Growing up in a small town on the east of England, author Mark Chisnell says that “the sea was a non-negotiable part of everyone’s life in that little town, and a future as some sort of marine engineer seemed inevitable.”
What changed it all for him? Zen and the Art of Motorcycle Maintenance. “The cover said it would change the way I thought and felt about the world, and the funny thing was… it did.” Out went the plans for an engineering degree, and Mark moved on to philosophy with physics. But probably most illuminating was the realization, courtesy’s of Pirsig’s classic, “that books work — they’re important and they can change your life.”
Mark wanted to be a writer after that.
He also decided to do a bit of world traveling. Not so much the touristy thing and more like adventures (Mt. Everest base camp in Tibet!). He started to do some travel writing for various newspapers worldwide too, but got distracted when he found himself part of the 1987 America’s Cup — probably just the most prominent professional sailboat racing event this part of the world. Sure enough, that led to more sailboat races in some of the most glamorous destinations… and getting paid to do it. So can’t really blame the man for putting the writing thing on the backburner for a spell.
But not for very long. Mark now found himself writing books and articles about sailing. Which means the novelist in him was never all that far away.
How Mark Got Started Self-Publishing
Mark was still racing when he wrote The Defector, first published by Random House in the UK as The Delivery, and quickly followed by The Wrecking Crew, which took more effort to get right and picked up by HarperCollins in Australia and New Zealand. This made him realize, however, that if he really wanted to make a go of his dream of becoming a novelist, he had to put all of him into it. That meant closing up shop on his professional sailboat racing career. “I just didn’t have the time or energy for both,” he explains. The 2003 America’s Cup in Auckland was his last “big contest.”

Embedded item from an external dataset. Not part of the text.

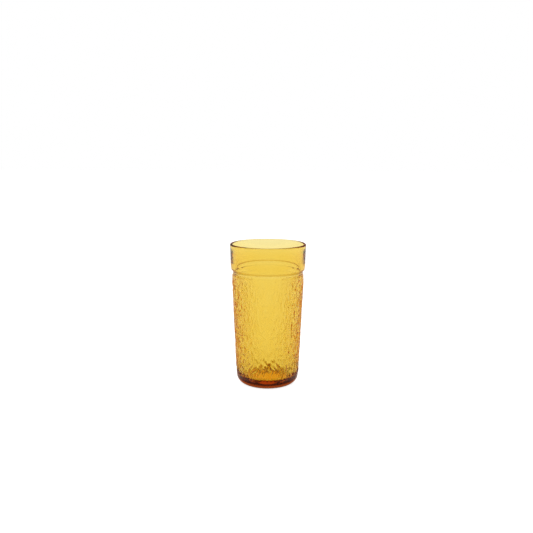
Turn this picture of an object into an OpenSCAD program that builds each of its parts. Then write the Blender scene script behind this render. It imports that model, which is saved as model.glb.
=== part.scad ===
// Pressed glass tumbler: a plain rim band over a tapered body with a rounded
// heel and a thick floor. It is one piece of amber glass, pressed in one shot.
// Units are millimetres, +Z is up, and the origin is at the middle of the
// underside, on the plane that the glass stands on.

/* [Overall] */
// Height from the table to the top of the lip
tumbler_h = 143; // [125:1:165]
// Outside diameter across the lip
rim_d = 76.2; // [74:0.2:82]

/* [Lip and rim band] */
// Radius of the rounded lip, which is half the glass thickness there
lip_r = 1.4; // [1.2:0.1:1.7]
// How far the lip stands out past the band below it
lip_swell = 0.25; // [0.1:0.05:0.5]
// Height from the neck groove to the top of the lip
band_h = 29; // [24:0.5:36]
// How much the outer radius of the band shrinks from the lip to the shoulder
band_draft = 0.4; // [0.1:0.1:0.8]
// Height of the sloping shoulder that ends the band
shoulder_h = 8.5; // [6:0.5:12]
// How far the shoulder slopes in over that height
shoulder_in = 1; // [0.6:0.1:1.5]

/* [Neck groove] */
// Radius of the round groove between the band and the body
groove_r = 4.2; // [1.5:0.1:5]
// How deep the groove is cut below the body's own surface
groove_depth = 0.75; // [0.2:0.05:1]

/* [Body] */
// Outside diameter of the body just under the groove, at mid relief
body_top_d = 71.6; // [69:0.2:73]
// Outside diameter of the body where it runs into the heel
body_low_d = 62.6; // [58:0.2:66]
// Radius of the rounded heel
heel_r = 9.3; // [7:0.1:11]

/* [Wall and floor] */
// Height of the flared mouth, from the middle of the lip down to the bore
mouth_h = 20; // [12:0.5:26]
// Glass thickness of the body at the neck, measured beside the groove
neck_wall = 3.3; // [2.8:0.1:4]
// Glass thickness of the body at the height of the floor corner
low_wall = 4.5; // [3.4:0.1:5.5]
// Glass thickness of the floor at its edge, from the table to the inside
floor_t = 9.2; // [7:0.1:14]
// Radius of the inside corner between the wall and the floor
corner_r = 4.2; // [3:0.1:10]

/* [Underside] */
// Width of the flat ring that the glass stands on
rest_ring_w = 4; // [2.5:0.5:6]
// Depth of the shallow hollow inside that ring
punt_depth = 3; // [0.8:0.1:3.5]

/* [Hidden] */
$fn = 180;
amber = [0.86, 0.58, 0.1, 0.55];
// How far a cut runs past the glass that it opens
overrun = 1;

// Heights, from the table up
lip_z = tumbler_h - lip_r;
neck_z = tumbler_h - band_h;
shoulder_z = neck_z + shoulder_h;
mouth_z = lip_z - mouth_h;
corner_z = floor_t + corner_r;

// Outside radii
rim_r = rim_d / 2;
band_top_r = rim_r - lip_swell;
band_low_r = band_top_r - band_draft;
shoulder_foot_r = band_low_r - shoulder_in;
body_top_r = body_top_d / 2;
body_low_r = body_low_d / 2;
neck_r = body_top_r - groove_depth;

// Outside taper of the body, and the centre of the heel that is tangent to it
body_taper = atan((body_top_r - body_low_r) / (neck_z - heel_r));
heel_x = body_low_r - heel_r / cos(body_taper);

// Bore radii, each one its wall inside the outer surface. The wall at the neck is
// measured from the narrower of the two surfaces that meet there.
lip_bore_r = rim_r - 2 * lip_r;
neck_bore_r = min(body_top_r, shoulder_foot_r) - neck_wall;
corner_bore_r = body_low_r + (corner_z - heel_r) * tan(body_taper) - low_wall;

// Taper of the bore, its radius where the mouth flares out, and the centre of the
// inside corner that is tangent to it
bore_taper = atan((neck_bore_r - corner_bore_r) / (neck_z - corner_z));
mouth_foot_r = neck_bore_r + (mouth_z - neck_z) * tan(bore_taper);
corner_x = corner_bore_r - corner_r / cos(bore_taper);

// The hollow underside is a cap of a large sphere, as wide as the ring leaves it
punt_r = heel_x - rest_ring_w;
punt_sphere_r = (pow(punt_r, 2) + pow(punt_depth, 2)) / (2 * punt_depth);

// Point where a straight wall leaves a corner circle that is tangent to it
function tangent_point(x, z, r, taper) = [x + r * cos(taper), z - r * sin(taper)];

// Half section of the rim band, with its rounded lip and sloping shoulder
module band_outside() {
    translate([rim_r - lip_r, lip_z])
        circle(r = lip_r);
    polygon([
        [0, neck_z],
        [shoulder_foot_r, neck_z],
        [band_low_r, shoulder_z],
        [band_top_r, lip_z],
        [0, lip_z]
    ]);
}

// Half section of the tapered body, with its rounded heel
module body_outside() {
    translate([heel_x, heel_r])
        circle(r = heel_r);
    polygon([
        [0, 0],
        [heel_x, 0],
        tangent_point(heel_x, heel_r, heel_r, body_taper),
        [body_top_r, neck_z],
        [0, neck_z]
    ]);
}

// Half section of the space inside, from the floor up past the lip
module bore() {
    translate([corner_x, corner_z])
        circle(r = corner_r);
    polygon([
        [0, floor_t],
        [corner_x, floor_t],
        tangent_point(corner_x, corner_z, corner_r, bore_taper),
        [mouth_foot_r, mouth_z],
        [lip_bore_r, lip_z],
        [lip_bore_r, tumbler_h + overrun],
        [0, tumbler_h + overrun]
    ]);
}

// Half section of the round groove at the neck
module neck_groove() {
    translate([neck_r + groove_r, neck_z])
        circle(r = groove_r);
}

// Half section of the shallow hollow in the underside
module punt() {
    translate([0, punt_depth - punt_sphere_r])
        circle(r = punt_sphere_r);
}

// The whole glass, turned from its half section
module tumbler() {
    color(amber)
        rotate_extrude()
            difference() {
                union() {
                    band_outside();
                    body_outside();
                }
                bore();
                neck_groove();
                punt();
            }
}

tumbler();
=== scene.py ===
"""The looks of a pressed amber glass tumbler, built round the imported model."""

import bpy
import numpy as np
from mathutils import Matrix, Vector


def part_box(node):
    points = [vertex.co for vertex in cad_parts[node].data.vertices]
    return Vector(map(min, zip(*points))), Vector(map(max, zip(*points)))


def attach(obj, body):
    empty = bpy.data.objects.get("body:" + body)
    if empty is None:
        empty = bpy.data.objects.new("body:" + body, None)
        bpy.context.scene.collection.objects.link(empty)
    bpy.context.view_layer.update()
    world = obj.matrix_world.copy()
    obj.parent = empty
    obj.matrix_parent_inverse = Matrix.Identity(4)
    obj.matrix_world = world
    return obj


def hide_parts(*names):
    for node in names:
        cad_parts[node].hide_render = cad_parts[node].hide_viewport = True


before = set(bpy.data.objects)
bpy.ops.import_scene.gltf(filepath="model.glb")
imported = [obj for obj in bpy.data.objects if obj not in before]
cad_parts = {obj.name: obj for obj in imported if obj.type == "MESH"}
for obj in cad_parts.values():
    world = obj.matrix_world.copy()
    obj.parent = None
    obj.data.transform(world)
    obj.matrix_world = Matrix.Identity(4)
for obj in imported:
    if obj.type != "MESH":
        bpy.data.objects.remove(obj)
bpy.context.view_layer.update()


# Camera
# The photograph is a square frame. The lens stands in front of the glass and
# higher than its lip, and looks slightly down at it.
frame_pixels = 533
focal_pixels = 703
sensor_width_mm = 36
near_clip = 0.01
camera_distance = 0.6949
camera_height = 0.2384
camera_left = 0.00145
camera_pitch = np.radians(9.70)
camera_roll = np.radians(0.3)

camera = bpy.data.objects.new("camera", bpy.data.cameras.new("camera"))
bpy.context.scene.collection.objects.link(camera)
bpy.context.scene.camera = camera
camera.data.sensor_width = sensor_width_mm
camera.data.lens = sensor_width_mm * focal_pixels / frame_pixels
camera.data.clip_start = near_clip
camera.matrix_world = (
    Matrix.Translation((-camera_left, -camera_distance, camera_height))
    @ Matrix.Rotation(np.pi / 2 - camera_pitch, 4, "X")
    @ Matrix.Rotation(camera_roll, 4, "Z")
)


# The tumbler
# One gob of amber glass, pressed in one shot and fire-polished. The mould gives
# the outside its plain rim band, its bark relief and its rounded heel, and the
# plunger gives the inside its smooth bore.
low_corner, high_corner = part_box("tumbler")
tumbler_h = high_corner.z - low_corner.z
rim_r = (high_corner.x - low_corner.x) / 2

# The rim band: its rounded lip, with the angles where its outer and inner arcs start, its
# straight side, which ends a little below the middle of the lip, and its sloping shoulder
lip_r = 0.0014
lip_swell = 0.00025
lip_outer_start_angle = -20
lip_inner_start_angle = 100
band_h = 0.029
band_draft = 0.0004
band_end_drop = 0.0012
shoulder_h = 0.0085
shoulder_in = 0.0010
shoulder_round_r = 0.0040

# The outside below the band: groove, body, heel and the hollow underside
groove_r = 0.0042
groove_depth = 0.00075
body_top_r = 0.0358
body_low_r = 0.0313
heel_r = 0.0093
rest_ring_w = 0.004
punt_depth = 0.0030

# The inside: flared mouth, bore and floor
mouth_h = 0.0200
mouth_round_r = 0.0300
neck_wall = 0.0033
low_wall = 0.0045
floor_t = 0.0092
corner_r = 0.0042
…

That didn’t mean he stopped sailing — he still got involved in a number of related projects and continued writing for A-list magazines and newspapers like Esquire and the Guardian, even doing a bit of TV commentating and script writing — but he also got to spend a lot more time on his writing.

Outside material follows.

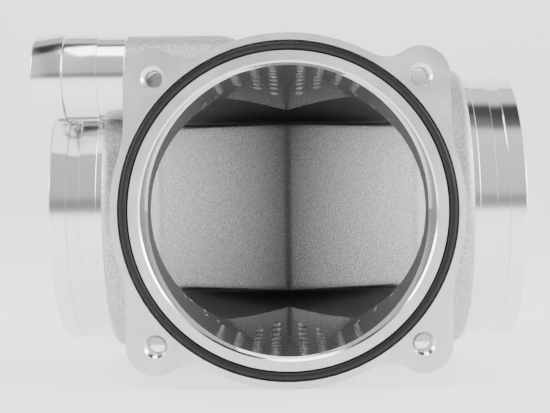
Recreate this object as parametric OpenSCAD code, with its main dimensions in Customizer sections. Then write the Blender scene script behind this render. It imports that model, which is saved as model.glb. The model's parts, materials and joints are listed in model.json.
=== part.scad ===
// T-shaped intake plenum: a cast housing that takes a throttle body on its front flange and
// splits the air to two hose stubs, with the flange's O-ring and a pressed-in hose fitting.
// +Z is up, +Y runs into the throat, and the origin is the bore's centre on the flange face.

/* [Throttle bore and seal] */
// Diameter of the machined throttle bore
bore_d = 82; // [68:0.5:100]
// Depth of the bore that is machined all the way round
bore_depth = 3; // [2:0.5:5]
// How much further out the machined bore is than the cast throat behind it
bore_step = 0.5; // [0.1:0.1:1]
// Width of the chamfer round the bore's mouth
bore_chamfer = 0.5; // [0.2:0.1:1]
// Width of the flange face between the bore and the seal groove
bore_land = 3.2; // [2:0.1:6]
// Cord diameter of the O-ring
seal_cord_d = 2.6; // [2:0.1:4]
// Gap on each side of the O-ring in its groove
seal_side_gap = 0.2; // [0.1:0.05:0.5]
// How far the O-ring stands out of the flange face
seal_proud = 0.5; // [0.2:0.1:0.8]
// Width of the flange face outside the seal groove
rim_w = 2; // [1.5:0.1:5]

/* [Flange] */
// Thickness of the flange
flange_t = 8; // [7:0.5:16]
// How far the bolt holes stand outside the flange's round rim
bolt_reach = 3.1; // [2:0.1:8]
// Diameter of the tapped bolt holes, to the thread's crest
bolt_hole_d = 5; // [3.3:0.1:8.5]
// Diameter of the countersink at each bolt hole's mouth
bolt_mouth_d = 6.4; // [5:0.1:12]
// Metal left round a countersink at each ear
ear_w = 5; // [3:0.5:8]
// Radius of the hollow between an ear and the rim
ear_fillet_r = 8; // [4:1:14]
// Radius of the hollow where an ear's side meets the rim
side_fillet_r = 30; // [15:1:45]

/* [Cross tube] */
// Inside diameter of the outlets
outlet_d = 74.3; // [61:0.5:88]
// Wall of the machined outlet stubs
stub_wall = 4.5; // [3:0.1:7]
// Length of each machined stub beyond the cast body
stub_l = 15.8; // [12:0.5:30]
// How far the cast body stands out over the stubs
cast_step = 2.5; // [1.5:0.1:5]
// Radius of the cast body's shoulders
shoulder_r = 2; // [0.5:0.1:3]
// Length of the cast body beyond the throat's neck on each side
arm_l = 8.5; // [5:0.5:30]
// Distance from the flange face to the front of the cast tube
neck_l = 18.15; // [4:0.5:30]
// Wall of the neck round the throat
neck_wall = 5; // [3:0.5:6]

/* [Stub profile] */
// Length of the small locating land beside the cast body
seat_l = 1.9; // [1:0.1:4]
// Height of the locating land over the hose land
seat_step = 0.5; // [0.2:0.1:1]
// Length of the hose land
land_l = 5; // [3:0.1:8]
// Width of the retaining groove
groove_w = 3.7; // [2:0.1:5]
// Depth of the retaining groove
groove_depth = 0.7; // [0.3:0.1:1.5]
// Chamfer on the stub's outer end
stub_chamfer = 0.5; // [0.2:0.1:1.2]

/* [Flow splitter] */
// Distance from the tube's axis back to the splitter's nose
nose_back = 2; // [2:0.5:14]
// Distance from the tube's axis back to the flat rear wall
wall_back = 25.5; // [18:0.5:26]
// Half width of the splitter's V
splitter_half_w = 44; // [22:1:44]
// Half length of the flat rear wall
rear_half_w = 45; // [38:1:47]
// Height of the splitter
splitter_h = 55.4; // [44:0.2:60]
// Radius of the splitter's nose
nose_r = 2; // [1:0.5:4]
// Thickness of the wall behind the splitter
splitter_wall = 6; // [4:0.5:8]
// Angle of each throat ramp's leg from the bore's axis
ramp_angle = 40; // [40:1:55]
// How much wider than the bore the ramps' legs start
ramp_lead = 0.4; // [0.2:0.1:1]

/* [Hose fitting] */
// Diameter of the cast hose boss
boss_d = 24.2; // [21:0.2:30]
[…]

Then the Kindle revolution started. Mark did not hesitate to take advantage of it, realizing the tremendous business opportunity it presented to independent authors. He re-released his Janac’s Games books (Defector and Wrecking Crew) as ebooks, and they quickly found success in the marketplace. Then he followed that up with his historical fiction The Fulcrum Files. And recently, he released the first of his new Burn thriller series, Powder Burn. Mark is also experimenting with publishing and selling short stories for ebook readers — just a few weeks ago, he released The Sniper, an inexpensive and short (12,000 words) prequel to his Janac’s Games.
“There will be more, lots more. Just like I hoped all those years ago.”
- “The big publishing houses will focus more and more on guaranteed best-sellers that they can pile high at airports and the remaining places where they can still shift lots of paperbooks.”
- “The ‘mid-list’ author will almost completely disappear from traditional publishing, instead they will be using the growing community of much smaller publishers, or editors, formatters and cover designers working freelance.”
- “The big publishers will pick the break-out books from the indie-publishing world for their new guaranteed best-sellers — Fifty Shades of Grey is how it will work in the future.”
- “If you want to succeed in traditional publishing, first succeed in indie-publishing.”